En 2019, Denis Naegelen, qui venait de vendre Quarterback un an auparavant, n’est pas satisfait de la co-gestion du tournoi avec ses repreneurs. Il convainc alors assez facilement trois autres passionnés de tennis de la région de racheter le tournoi : Jérôme Fechter, fondateur de Karanta, Christophe Schalk, PDG de Mediarun – Top Music et le joueur français Pierre-Hugues Herbert. Ensemble, ils ont traversé vent debout les années COVID et relevé un défi de taille : candidater pour passer en WTA 500. « On s’est dit que l’on avait une opportunité sportive et financière exceptionnelle car nous pouvions acheter le tournoi à 60 % de sa valeur du marché. » En fusionnant avec le WTA 250 de Lyon, les IS répondaient au mieux aux attentes des instances.

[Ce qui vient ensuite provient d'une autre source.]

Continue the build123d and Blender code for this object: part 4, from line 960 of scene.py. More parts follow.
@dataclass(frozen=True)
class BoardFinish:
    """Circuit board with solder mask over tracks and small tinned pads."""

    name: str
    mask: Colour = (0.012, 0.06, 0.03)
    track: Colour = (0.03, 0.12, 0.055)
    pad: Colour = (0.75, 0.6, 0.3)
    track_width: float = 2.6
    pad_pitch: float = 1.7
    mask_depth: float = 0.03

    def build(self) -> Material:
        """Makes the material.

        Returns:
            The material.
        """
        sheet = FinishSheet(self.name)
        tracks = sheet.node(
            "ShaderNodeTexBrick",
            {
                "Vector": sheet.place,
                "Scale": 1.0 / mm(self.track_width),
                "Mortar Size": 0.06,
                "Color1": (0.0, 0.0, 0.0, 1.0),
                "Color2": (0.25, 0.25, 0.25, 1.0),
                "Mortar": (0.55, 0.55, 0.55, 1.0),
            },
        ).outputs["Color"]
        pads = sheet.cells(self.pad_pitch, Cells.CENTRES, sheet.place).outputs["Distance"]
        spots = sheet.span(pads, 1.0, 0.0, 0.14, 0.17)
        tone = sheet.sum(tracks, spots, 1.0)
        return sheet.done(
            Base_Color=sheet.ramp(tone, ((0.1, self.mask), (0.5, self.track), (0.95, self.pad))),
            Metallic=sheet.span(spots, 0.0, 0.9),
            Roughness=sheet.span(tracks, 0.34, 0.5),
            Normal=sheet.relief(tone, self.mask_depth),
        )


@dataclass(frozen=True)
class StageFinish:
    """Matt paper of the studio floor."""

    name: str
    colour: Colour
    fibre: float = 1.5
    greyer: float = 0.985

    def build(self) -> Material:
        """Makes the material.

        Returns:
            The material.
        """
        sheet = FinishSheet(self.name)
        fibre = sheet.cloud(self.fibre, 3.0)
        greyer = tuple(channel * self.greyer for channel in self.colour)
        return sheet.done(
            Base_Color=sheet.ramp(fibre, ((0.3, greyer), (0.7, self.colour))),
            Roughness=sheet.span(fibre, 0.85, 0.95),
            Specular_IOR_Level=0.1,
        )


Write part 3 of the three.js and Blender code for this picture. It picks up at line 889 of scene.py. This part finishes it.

Elina Svitolina, vainqueure des IS 2024 ©Nicolas Rosès

Mais pourquoi Strasbourg et pas Lyon ? « Strasbourg est l’une des plus anciennes dates du circuit mondial, avec une date reconnue comme une belle préparation à Roland-Garros. Gaëtan Muller, le directeur de Lyon, a eu l’intelligence de le reconnaître. »
Le moment est historique pour les Internationaux de Strasbourg. En passant de 250 000 à un million de dollars de prize-money, le tournoi sera plus attractif pour faire venir les meilleures joueuses mondiales. « Le public répondra aussi de façon plus forte. En tout cas je l’espère », sourit Denis Naegelen. « Je ne peux que croire et être motivé par l’idée que ça va être beaucoup mieux. Nous allons proposer un meilleur plateau, nous serons suivis par encore plus de médias. Ce sera une belle attractivité pour Strasbourg et l’Alsace. »

Un défi de plus pour ce passionné, désormais entouré de solides partenaires, tout autant engagés.